INPUT ROWS:
=-=-=

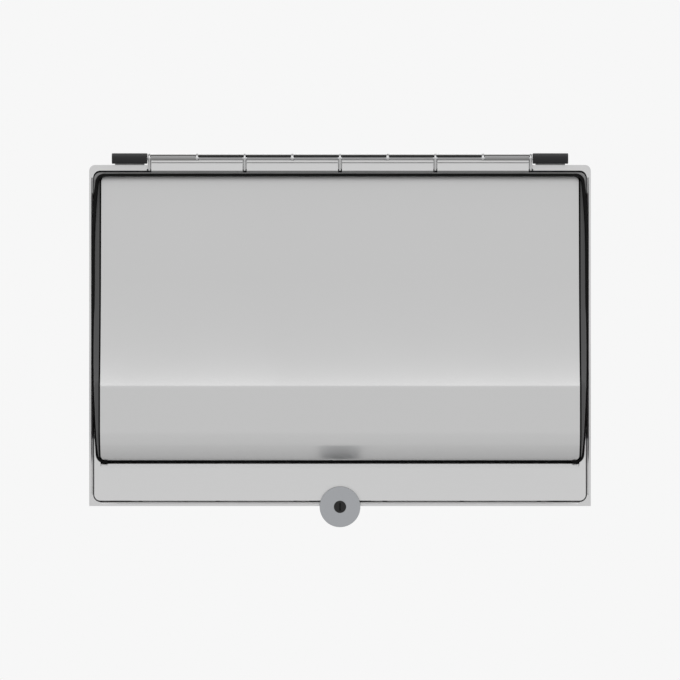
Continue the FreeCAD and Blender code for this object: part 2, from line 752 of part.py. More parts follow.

=-=-=

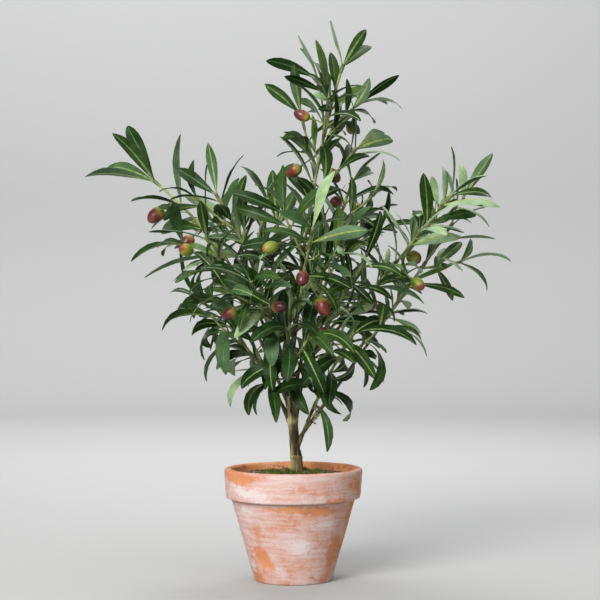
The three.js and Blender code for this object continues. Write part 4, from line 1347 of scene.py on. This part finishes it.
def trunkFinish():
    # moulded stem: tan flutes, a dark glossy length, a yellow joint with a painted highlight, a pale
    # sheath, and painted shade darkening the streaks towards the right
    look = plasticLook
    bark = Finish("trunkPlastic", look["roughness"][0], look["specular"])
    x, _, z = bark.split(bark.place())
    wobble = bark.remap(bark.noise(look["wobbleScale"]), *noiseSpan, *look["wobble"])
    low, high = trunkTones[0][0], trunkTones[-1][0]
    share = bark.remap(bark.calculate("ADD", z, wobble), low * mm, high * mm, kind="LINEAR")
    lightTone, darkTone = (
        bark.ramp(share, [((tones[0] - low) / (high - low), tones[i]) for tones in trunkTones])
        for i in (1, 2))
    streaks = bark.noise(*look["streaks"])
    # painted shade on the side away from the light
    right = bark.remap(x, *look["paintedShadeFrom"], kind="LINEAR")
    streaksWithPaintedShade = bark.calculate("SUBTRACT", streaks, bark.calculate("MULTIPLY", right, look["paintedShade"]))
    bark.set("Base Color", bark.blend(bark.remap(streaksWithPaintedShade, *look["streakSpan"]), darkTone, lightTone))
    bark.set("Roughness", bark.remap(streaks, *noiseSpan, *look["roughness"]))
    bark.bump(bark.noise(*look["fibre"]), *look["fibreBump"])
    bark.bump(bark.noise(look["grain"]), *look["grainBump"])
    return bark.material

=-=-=

TASK TO COMPLETE: Copy out all lines that carry the word "Blender".

RESULT FOR THIS EXERCISE:
Continue the FreeCAD and Blender code for this object: part 2, from line 752 of part.py. More parts follow.
The three.js and Blender code for this object continues. Write part 4, from line 1347 of scene.py on. This part finishes it.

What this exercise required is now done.